Adam Robitel's thriller on the current locked-room-with-a-puzzle craze is sharp and effective.
The cut-throat thriller is more fun than most riddle-solving lock-ins currently springing up. Thankfully short on gore (very unlike a horror film!), the story aims at those who prefer the thrill of impending death to seeing the actual event. Though the climax has an awfully familiar flavour, this fright-flick's inevitable promise to return doesn't inspire groans.

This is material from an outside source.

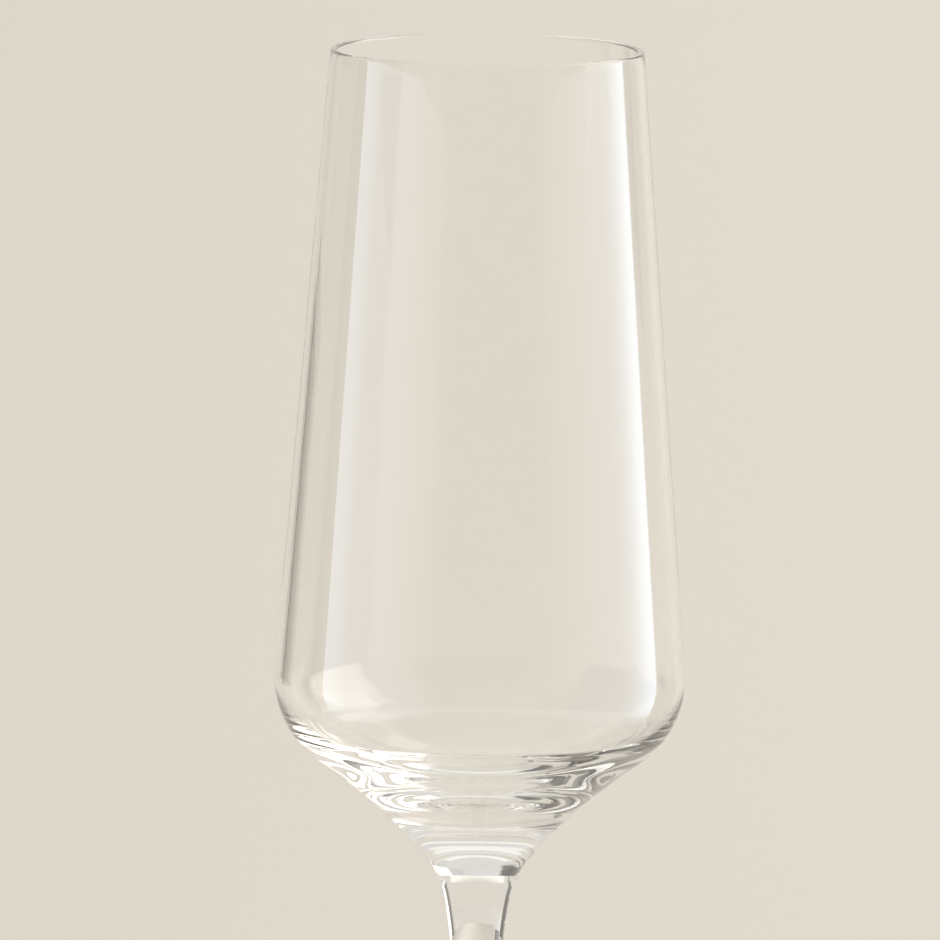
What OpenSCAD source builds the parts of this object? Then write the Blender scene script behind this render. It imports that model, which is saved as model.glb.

The current craze for escape rooms where groups have to solve puzzles to be released, was bound to inspire a horror film sooner or later. But Escape Room is more than just a cheap teens-in-peril thriller. Six strangers – shy physics student (Taylor Russell), shelf-stacking slacker (Logan Miller), escape room addict (Nik Dodani), long-distance trucker (Tyler Labine), smarmy stockbroker (Jay Ellis) and Iraq war vet (Deborah Ann Woll) – receive mysterious invitations to an exclusive escape room. Of course the participants, complete strangers, are totally unaware of something else they have in common. Initially the danger of the traps seems to be part of the experience, but eventually the players realise they’ll be lucky to escape with their lives.
Only after the game starts do the stunned contenders realise how lethally dangerous, impossible to quit mid-game it is. Fascinatingly, every clue is tailored to traumas in everyone’s past. This makes the game-master’s creepy sadistic personality emerge. As they stagger from one room to the next, there is grisly Alice in Wonderland surrealism in each setting-a dull reception area, a log cabin, a bar and even a vast wintry outdoor scene. Robitel allows the audience to ponder how exactly these rooms are supposed to fit together.
The director of 2014’s underrated supernatural horror ‘The Taking of Deborah Logan’, Robitel gets the blood pumping right from the off, trapping the audience in a room with one of the contestants as the walls close in, splintering furniture and shredding nerves with equal gusto. This scene acts as something of a spoiler for what follows, as we start guessing who makes it and who doesn’t. The screenplay stays one step ahead. While the audience can’t participate in the physical puzzles that are staged as an elaborate and impressive set piece , they can still try to figure out what’s going on behind the screams.
As a stand-alone movie, it’s an effective extrapolation of the escape room principle, and a welcome reprieve to the small subgenre of horror films.